**Problem to solve**
Restate each of the lines given below, word for word.

**Provided data**
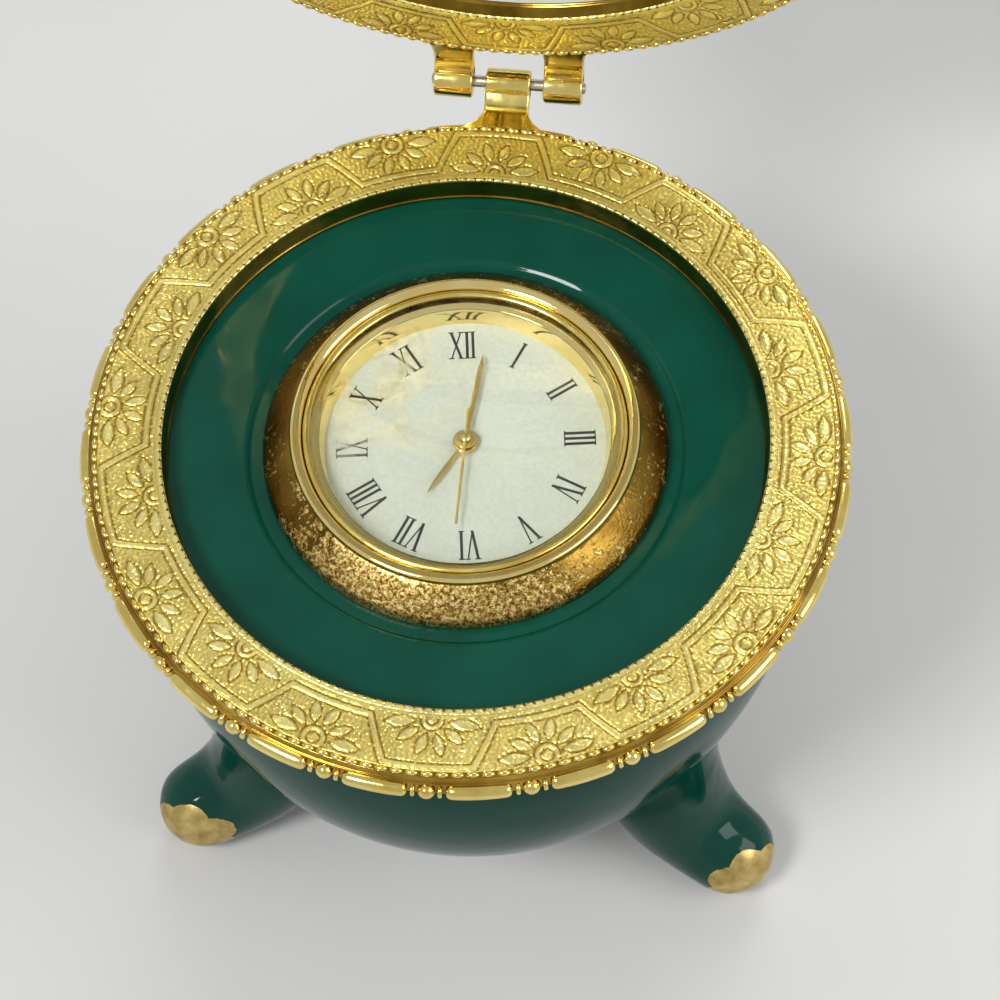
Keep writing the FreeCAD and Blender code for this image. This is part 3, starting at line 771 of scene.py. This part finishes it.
def arm(left, right, radius, flare):
    """A cast arm from the rim out to its knuckle, flared at its root, with softened edges."""
    middle, half = (left + right) / 2, (right - left) / 2
    rise, fall = BAND_GAP / 2 + radius * 0.8 - ARM_TOP, BAND_GAP / 2 - radius * 0.8 - ARM_LOW
    stations = 14
    verts, rows = [], []
    for i in range(stations + 1):
        t = i / stations
        y = ARM_START + (HINGE_REACH - ARM_START) * t
        wide = half + flare * (1 - min(t / 0.5, 1)) ** 2
        top = ARM_TOP + rise * max((t - 0.42) / 0.58, 0) ** 1.5
        low = ARM_LOW + fall * max((t - 0.5) / 0.5, 0) ** 2
        shape = softened([(-wide, top), (wide, top), (wide, low), (-wide, low)], steps=3)
        rows.append(next_ring(verts, len(shape)))
        verts += [(middle + across, y, up) for across, up in shape]
    return verts, join_rings(rows) + [tuple(rows[0]), tuple(reversed(rows[-1]))]


def build_hinge():
    centre = gather(
        barrel(-CENTRE_HALF, CENTRE_HALF, CENTRE_RADIUS, CENTRE_BORE),
        arm(-CENTRE_HALF, CENTRE_HALF, CENTRE_RADIUS, 1.9),
    )
    give(piece("bowl_hinge_knuckle", *centre, POLISHED, ON_BOWL), "bowl", "gilt_metal")
    sides = []
    for left, right in ((-SIDE_END, -SIDE_START), (SIDE_START, SIDE_END)):
        sides += [barrel(left, right, SIDE_RADIUS, SIDE_BORE), arm(left, right, SIDE_RADIUS, 0.3)]
    give(piece("lid_hinge_knuckles", *gather(*sides), POLISHED, ON_LID_BACK), "lid", "gilt_metal")
    end = SIDE_END + PIN_PROUD
    section = [(0, -end), (PIN_RADIUS, -end, 0.5), (PIN_RADIUS, end, 0.5), (0, end)]
    rod = lathe_mesh(softened(section, steps=6, closed=False), 32, closed=False, axis="X")
    made = piece("hinge_pin_steel", *moved(rod, HINGE_LINE), PIN, ON_BOWL)
    give(made, "bowl", "gilt_metal", "hinge_pin")


# Porcelain

def egg_radius(t, full):
    """Share of the widest radius at a share t of the way to the pole."""
    return math.sqrt(max(1 - t ** full, 0))


def egg_section(radius, depth, full, steps=40):
    """(radius, depth) from the widest ring to the pole, closer together near the pole."""
    points = []
    for i in range(steps + 1):
        t = math.sin(math.pi / 2 * i / steps) ** (1 / 1.15)
        points.append((radius * egg_radius(t, full), depth * t))
    return points


def smooth_line(points, per=6):
    """A Catmull-Rom line through (reach, height, radius) stations."""
    pts = [np.array(p, float) for p in points]
    pts = [2 * pts[0] - pts[1]] + pts + [2 * pts[-1] - pts[-2]]
    out = []
    for i in range(1, len(pts) - 2):
        for k in range(per):
            t = k / per
            a, b, c, d = pts[i - 1:i + 3]
            out.append(0.5 * (2 * b + (c - a) * t + (2 * a - 5 * b + 4 * c - d) * t ** 2
                              + (3 * b - a - 3 * c + d) * t ** 3))
    return out + [pts[-2]]


# The middle of the bowl's wall, where the legs end
ROOT_RADIUS, ROOT_DEPTH = 30.2, 49.6


def leg_mesh(degrees):
    """A round leg that runs out of the egg's side to a rounded toe."""
    line = smooth_line(LEG)
    sides = 40
    hoops = []
    for i, (reach, height, radius) in enumerate(line):
        near, far = line[max(i - 1, 0)], line[min(i + 1, len(line) - 1)]
        way = Vector((far[0] - near[0], 0, far[1] - near[1])).normalized()
        if i == len(line) - 1:
            way = Vector((1, 0, 0))
        hoops.append((Vector((reach, 0, height)), way, radius))
    tip, way, radius = hoops[-1]
    # The toe's round end
    for k in range(1, 10):
        turn = math.pi / 2 * k / 10
        hoops.append((tip + way * radius * math.sin(turn), way, radius * math.cos(turn)))
    verts, rings = [], []
    for centre, way, radius in hoops:
        rings.append(next_ring(verts, sides))
        up = Vector((-way.z, 0, way.x))
        for k in range(sides):
            a = 2 * math.pi * k / sides
            verts.append(centre + up * radius * math.cos(a) + Vector((0, 1, 0)) * radius * math.sin(a))
    # Keep the root in the middle of the wall, out of the bowl's hollow
    for v in verts:
        t = (BOWL_SHOULDER - v.z) / ROOT_DEPTH
        if 0 < t < 1:
            wall = ROOT_RADIUS * egg_radius(t, BOWL_FULLNESS)
            here = math.hypot(v.x, v.y)
            if 1e-6 < here < wall:
                v.xy *= wall / here
    rings.append(next_ring(verts, 1))
    verts.append(tip + Vector((LEG[-1][2], 0, 0)))
    faces = join_rings(rings) + [tuple(reversed(rings[0]))]
    return moved((verts, faces), Matrix.Rotation(math.radians(degrees), 4, "Z"))


def bowl_shell_mesh():
    """The bowl's egg with its hollow, open at the mouth."""
    section = [(EGG_RADIUS - BOWL_WALL, BOWL_MOUTH)]
    inner = egg_section(EGG_RADIUS - BOWL_WALL, BOWL_DEPTH - BOWL_WALL, BOWL_FULLNESS)
    outer = egg_section(EGG_RADIUS, BOWL_DEPTH, BOWL_FULLNESS)
    section += [(radius, BOWL_SHOULDER - depth) for radius, depth in inner + outer[::-1]]
    return lathe_mesh(section + [(EGG_RADIUS, BOWL_MOUTH)], 180)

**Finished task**
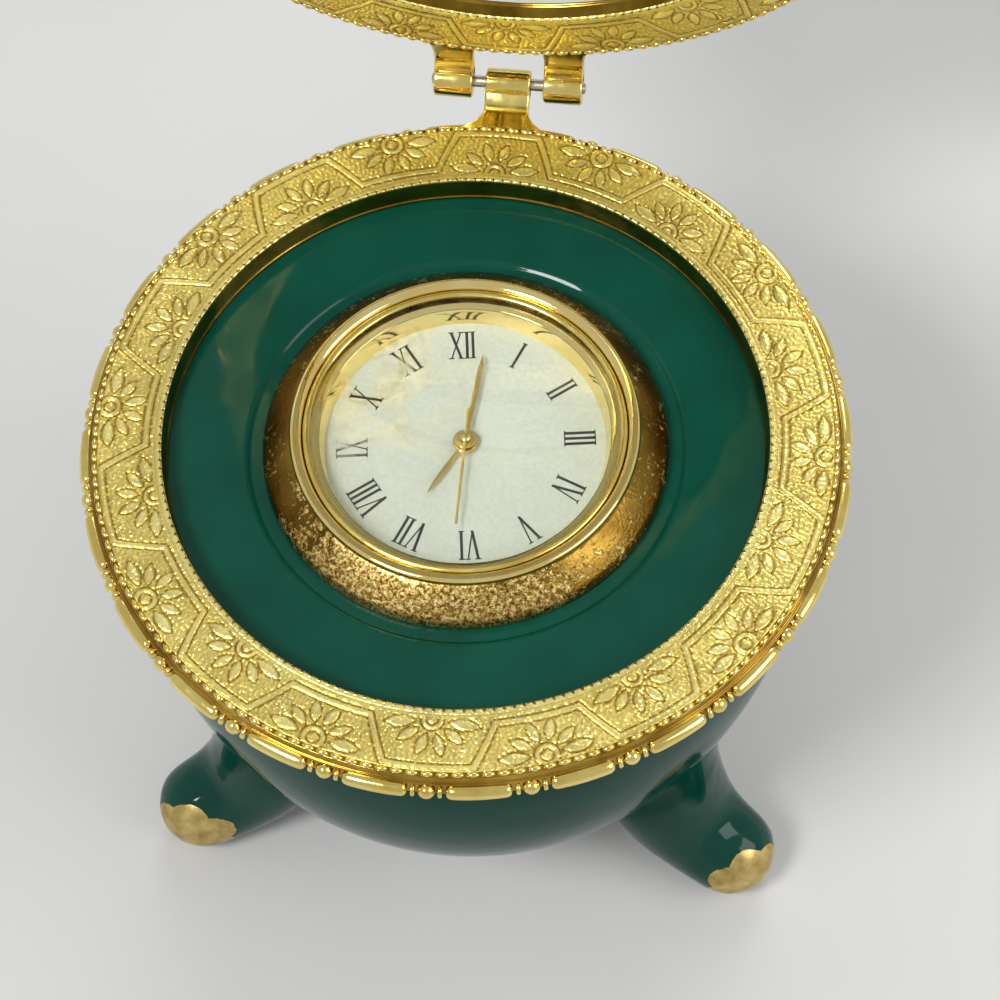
Keep writing the FreeCAD and Blender code for this image. This is part 3, starting at line 771 of scene.py. This part finishes it.
def arm(left, right, radius, flare):
    """A cast arm from the rim out to its knuckle, flared at its root, with softened edges."""
    middle, half = (left + right) / 2, (right - left) / 2
    rise, fall = BAND_GAP / 2 + radius * 0.8 - ARM_TOP, BAND_GAP / 2 - radius * 0.8 - ARM_LOW
    stations = 14
    verts, rows = [], []
    for i in range(stations + 1):
        t = i / stations
        y = ARM_START + (HINGE_REACH - ARM_START) * t
        wide = half + flare * (1 - min(t / 0.5, 1)) ** 2
        top = ARM_TOP + rise * max((t - 0.42) / 0.58, 0) ** 1.5
        low = ARM_LOW + fall * max((t - 0.5) / 0.5, 0) ** 2
        shape = softened([(-wide, top), (wide, top), (wide, low), (-wide, low)], steps=3)
        rows.append(next_ring(verts, len(shape)))
        verts += [(middle + across, y, up) for across, up in shape]
    return verts, join_rings(rows) + [tuple(rows[0]), tuple(reversed(rows[-1]))]


def build_hinge():
    centre = gather(
        barrel(-CENTRE_HALF, CENTRE_HALF, CENTRE_RADIUS, CENTRE_BORE),
        arm(-CENTRE_HALF, CENTRE_HALF, CENTRE_RADIUS, 1.9),
    )
    give(piece("bowl_hinge_knuckle", *centre, POLISHED, ON_BOWL), "bowl", "gilt_metal")
    sides = []
    for left, right in ((-SIDE_END, -SIDE_START), (SIDE_START, SIDE_END)):
        sides += [barrel(left, right, SIDE_RADIUS, SIDE_BORE), arm(left, right, SIDE_RADIUS, 0.3)]
    give(piece("lid_hinge_knuckles", *gather(*sides), POLISHED, ON_LID_BACK), "lid", "gilt_metal")
    end = SIDE_END + PIN_PROUD
    section = [(0, -end), (PIN_RADIUS, -end, 0.5), (PIN_RADIUS, end, 0.5), (0, end)]
    rod = lathe_mesh(softened(section, steps=6, closed=False), 32, closed=False, axis="X")
    made = piece("hinge_pin_steel", *moved(rod, HINGE_LINE), PIN, ON_BOWL)
    give(made, "bowl", "gilt_metal", "hinge_pin")


# Porcelain

def egg_radius(t, full):
    """Share of the widest radius at a share t of the way to the pole."""
    return math.sqrt(max(1 - t ** full, 0))


def egg_section(radius, depth, full, steps=40):
    """(radius, depth) from the widest ring to the pole, closer together near the pole."""
    points = []
    for i in range(steps + 1):
        t = math.sin(math.pi / 2 * i / steps) ** (1 / 1.15)
        points.append((radius * egg_radius(t, full), depth * t))
    return points


def smooth_line(points, per=6):
    """A Catmull-Rom line through (reach, height, radius) stations."""
    pts = [np.array(p, float) for p in points]
    pts = [2 * pts[0] - pts[1]] + pts + [2 * pts[-1] - pts[-2]]
    out = []
    for i in range(1, len(pts) - 2):
        for k in range(per):
            t = k / per
            a, b, c, d = pts[i - 1:i + 3]
            out.append(0.5 * (2 * b + (c - a) * t + (2 * a - 5 * b + 4 * c - d) * t ** 2
                              + (3 * b - a - 3 * c + d) * t ** 3))
    return out + [pts[-2]]


# The middle of the bowl's wall, where the legs end
ROOT_RADIUS, ROOT_DEPTH = 30.2, 49.6


def leg_mesh(degrees):
    """A round leg that runs out of the egg's side to a rounded toe."""
    line = smooth_line(LEG)
    sides = 40
    hoops = []
    for i, (reach, height, radius) in enumerate(line):
        near, far = line[max(i - 1, 0)], line[min(i + 1, len(line) - 1)]
        way = Vector((far[0] - near[0], 0, far[1] - near[1])).normalized()
        if i == len(line) - 1:
            way = Vector((1, 0, 0))
        hoops.append((Vector((reach, 0, height)), way, radius))
    tip, way, radius = hoops[-1]
    # The toe's round end
    for k in range(1, 10):
        turn = math.pi / 2 * k / 10
        hoops.append((tip + way * radius * math.sin(turn), way, radius * math.cos(turn)))
    verts, rings = [], []
    for centre, way, radius in hoops:
        rings.append(next_ring(verts, sides))
        up = Vector((-way.z, 0, way.x))
        for k in range(sides):
            a = 2 * math.pi * k / sides
            verts.append(centre + up * radius * math.cos(a) + Vector((0, 1, 0)) * radius * math.sin(a))
    # Keep the root in the middle of the wall, out of the bowl's hollow
    for v in verts:
        t = (BOWL_SHOULDER - v.z) / ROOT_DEPTH
        if 0 < t < 1:
            wall = ROOT_RADIUS * egg_radius(t, BOWL_FULLNESS)
            here = math.hypot(v.x, v.y)
            if 1e-6 < here < wall:
                v.xy *= wall / here
    rings.append(next_ring(verts, 1))
    verts.append(tip + Vector((LEG[-1][2], 0, 0)))
    faces = join_rings(rings) + [tuple(reversed(rings[0]))]
    return moved((verts, faces), Matrix.Rotation(math.radians(degrees), 4, "Z"))


def bowl_shell_mesh():
    """The bowl's egg with its hollow, open at the mouth."""
    section = [(EGG_RADIUS - BOWL_WALL, BOWL_MOUTH)]
    inner = egg_section(EGG_RADIUS - BOWL_WALL, BOWL_DEPTH - BOWL_WALL, BOWL_FULLNESS)
    outer = egg_section(EGG_RADIUS, BOWL_DEPTH, BOWL_FULLNESS)
    section += [(radius, BOWL_SHOULDER - depth) for radius, depth in inner + outer[::-1]]
    return lathe_mesh(section + [(EGG_RADIUS, BOWL_MOUTH)], 180)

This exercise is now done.